The bigger problem is that studies of the climate of south America over the past 170,000 years show that warming of the north Atlantic can lead to long-term drought in tropical south America. Studies of ancient lake beds in south America indicate that tropical south America is suffers long-term droughts when the sea surface temperatures are warmer than normal in the tropical north Atlantic compared to the tropical south Atlantic. When the tropical north Atlantic is cool, tropical south America is wet.
Alternating mud and salt layers in a high Bolivian lake showed alternating wet and dry periods in the tropical south American climate over the past 170,000 years. Gamma ray logs show muddy layers with high radioactivity associated with lakes. Salty sediments and low gamma levels are associated with dry periods.
These long-term shifts from wet to dry were associated with shifts form cool to warm sea surface temperatures in the tropical north Atlantic ocean. When sea ice (and glaciers) had its greatest extent tropical south America was very wet. When sea ice retreated, the tropical north Atlantic warmed and tropical south America got drier.
The tropical north Atlantic hit record high temperatures in the summer of 2010. The area of warm tropical and subtropical water is expanding in the north Atlantic as sea ice retreats. Now we are seeing record low sea ice levels.
The heating of the north Atlantic may be a direct response to global warming. We may be observing a long term climate shift that will lead to more hurricanes forming in the intensifying tropical convergence zone north of south America. The dry season in the Amazon basin may intensify in response to the intensifying convection north of south America.
If we are witnessing the beginning of a long-term climate shift we may be also watching the beginning of the rapid death of much of the Amazon rain forest. Reports from the Amazon this October were shocking.
In a press release on 22 Oct (Seca pode bater recorde na Amazônia / Drought may hit record in the Amazon), Brazil's Amazon Environmental Research Institute (Instituto de Pesquisa Ambiental da Amazônia or IPAM) said:
"The drought of 2010 still hasn’t ended in the Amazon and could surpass that of 2005 as the region’s worst during the past four decades. In the Western Amazon, the Solimões River reached its lowest level in recorded history. In Manaus, the level of the Rio Negro (Black River) is approaching that of 1963 – the lowest in a century. Even if this doesn’t occur, the forest will have already experienced three extreme dry spells in just 12 years, two of which occurred during the past five years: 1998, 2005 and 2010. And this is not including the drought of 2007, which affected only the Southeastern Amazon and left 10 thousand sq. km. of forest scorched in the region...`The Amazon that had wet seasons so well-defined that you could set your calendar to them – that Amazon is gone,' says ecologist Daniel Nepstad of IPAM..."

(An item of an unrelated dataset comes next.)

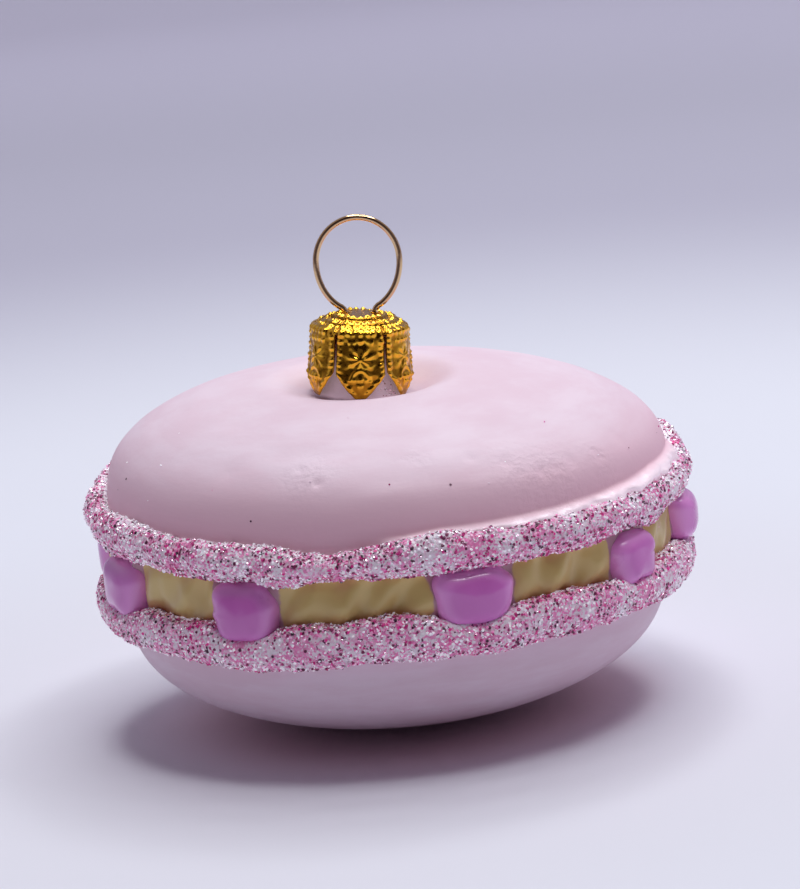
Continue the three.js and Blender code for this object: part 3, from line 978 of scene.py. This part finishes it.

The conclusion in last week's brief report in Science magazine was also shocking. The Amazon may be rapidly shifting from a region that stores carbon to a region that releases CO2 to the atmosphere. The decline of the Amazon rain forest may trigger a feedback loop that accelerates the heating of tropical south America and the planet.
The two recent Amazon droughts demonstrate a mechanism by which remaining intact tropical forests of South America can shift from buffering the increase in atmospheric carbon dioxide to accelerating it. Indeed, two major droughts in a decade may largely offset the net gains of ~0.4 Pg C year−1 in intact Amazon forest aboveground biomass in nondrought years. Thus, repeated droughts may have important decadal-scale impacts on the global carbon cycle.
Droughts co-occur with peaks of fire activity (5). Such interactions among climatic changes, human actions, and forest responses represent potential positive feedbacks that could lead to widespread Amazon forest degradation or loss (7). The significance of these processes will depend on the growth response of tropical trees to increases in atmospheric carbon dioxide concentration, fire management, and deforestation trends (3, 7). Nevertheless, any shift to drier conditions would favor drought-adapted species, and drier forests store less carbon (8). If drought events continue, the era of intact Amazon forests buffering the increase in atmospheric carbon dioxide may have passed.